C’est à partir de là que la psychologie dépasse l’analyse rationnelle. La Chine est toujours en plein essor – comme le montre l’augmentation de 10,4% de la consommation des ménages par rapport à l’année précédente ; ou encore, de façon anecdotique, l’augmentation de 48% des touristes chinois visitant la France au premier semestre 2015. L’excédent du commerce extérieur est plus important que jamais car la Chine achète, soudainement, de l’énergie et des matières premières à bas coût : ce sont donc les producteurs étrangers (Gazprom l’a fait récemment remarquer) qui souffrent. Un krach boursier en Chine est, somme toute, chose courante. Un changement dans le régime de change du pays devrait être une excellente nouvelle pour ceux qui croient en l’avenir du renminbi en tant que monnaie de réserve internationale. En règle générale, des baisses de croissance sont inévitables pour une économie qui subit des changements structurels. Et ce changement structurel – le passage d’un surinvestissement à la consommation, des infrastructures à la haute technologie et à l’économie virtuelle, du commerce aux services, et qui s’éloigne d’un modèle économique qui vide le monde de ses ressources naturelles – est exactement ce que tous les économistes réformistes ont demandé par le passé.
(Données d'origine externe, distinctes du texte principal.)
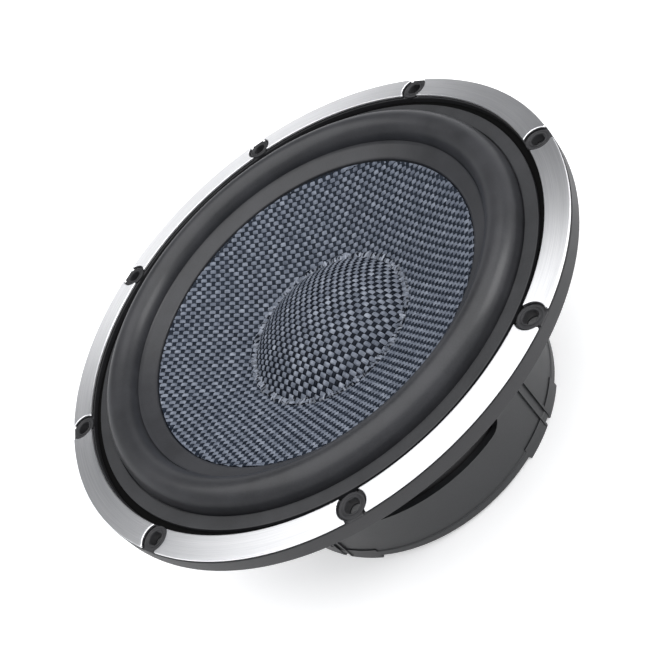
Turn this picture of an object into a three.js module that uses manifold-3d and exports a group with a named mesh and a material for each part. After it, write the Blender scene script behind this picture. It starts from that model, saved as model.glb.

Pourtant, quasiment personne, mis à part quelques économistes non financiers, croient au récit du gouvernement chinois. Après avoir cru au mythe du « gagnant-gagnant », les économistes et les acteurs de marché sont fascinés par la notion de « perdant-perdant ». Ils amplifient donc sans cesse les chocs négatifs que les différentes économies à travers le monde ressentiraient, apparemment, du fait du ralentissement chinois. La chute rapide des marchés financiers, pourtant non-corrélés à la Chine, est le témoignage d’une vérité plus importante : l’économie mondiale évolue depuis un certain temps en terrain dangereux, survivant grâce à des taux d’intérêt à 0% et des politiques expansionnistes. Le marché financier français – dans une économie où seul 3,5% des exportations sont dirigées vers la Chine – est ici un bon exemple. La Chine a constitué un mythe positif, tout comme les capitaux ou les exportations de produits de luxe le sont pour les riches producteurs d’énergie. La chute des prix de l’énergie et des matières premières devrait être une excellente nouvelle pour les marchés de consommation dits « matures » qui n’ont pas la chance de disposer de ressources naturelles. Dans les faits toutefois, cela ne se réalise pas nécessairement : de fortes taxes sur l’énergie ont, en effet, diminué l’impact de ces évolutions de prix – la chute du prix du baril de pétrole de 150 dollars à 40 dollars, par exemple, ne s’est traduite qu’en une diminution de 10% du prix à la pompe ! La dette publique surplombant les économies transforme également la déflation importée en mauvaise nouvelle, en augmentant le poids relatif de la dette. En réalité, les besoins importants en matière de financement public empêchent l’adoption d’une politique keynésienne en matière de dépenses, alors qu’un assouplissement quantitatif permet essentiellement aux gouvernements de continuer à fournir les subventions sociales qui ont servi d’amortisseurs à la crise mais ne peuvent pas suffire à relancer l’économie.

Ce n’est pas l’état de l’économie chinoise qui a créé cette vague mondiale de pessimisme sur les marchés mais la disparition du mythe positif chinois, qui a servi d’exemple pour toutes les économies émergentes et a permis d’équilibrer le pessimisme inhérent aux vieux Etats providence. Au cours de l’année passée, d’importants capitaux provenant des économies émergentes et pétrolières, bien plus que ceux provenant de Chine, se sont déversés dans les économies développées et ont créé des bulles immobilières et financières. Ce flux s’épuisera à mesure que ces économies émergentes et celles détentrices de ressources naturelles sont saignées à blanc. La Chine pourrait donc bien finir par se révéler avoir plus d’ingéniosité et de détermination que les économies développées, mis à part les Etats-Unis, lorsqu’il s’agit de se tourner vers une économie de services et une économie virtuelle. Elle doit cependant le faire valoir plus clairement. L’Europe, quant à elle, fait face à ses propres démons : d’un côté, des dépenses publiques et sociales insoutenables pour de nombreuses économies ; de l’autre, une incapacité totale à transformer un déséquilibre externe essentiellement positif (notamment maintenant que les prix des matières premières sont au plus bas et que les pays émergents luttent pour conserver leurs parts de marché), en une politique en faveur de la croissance en Europe. Cela n’a rien à voir avec la Chine, qui a fonctionné comme un mythe positif pendant un certain temps et qui est maintenant un exemple de notre propre incapacité à concevoir une politique de croissance au niveau du continent.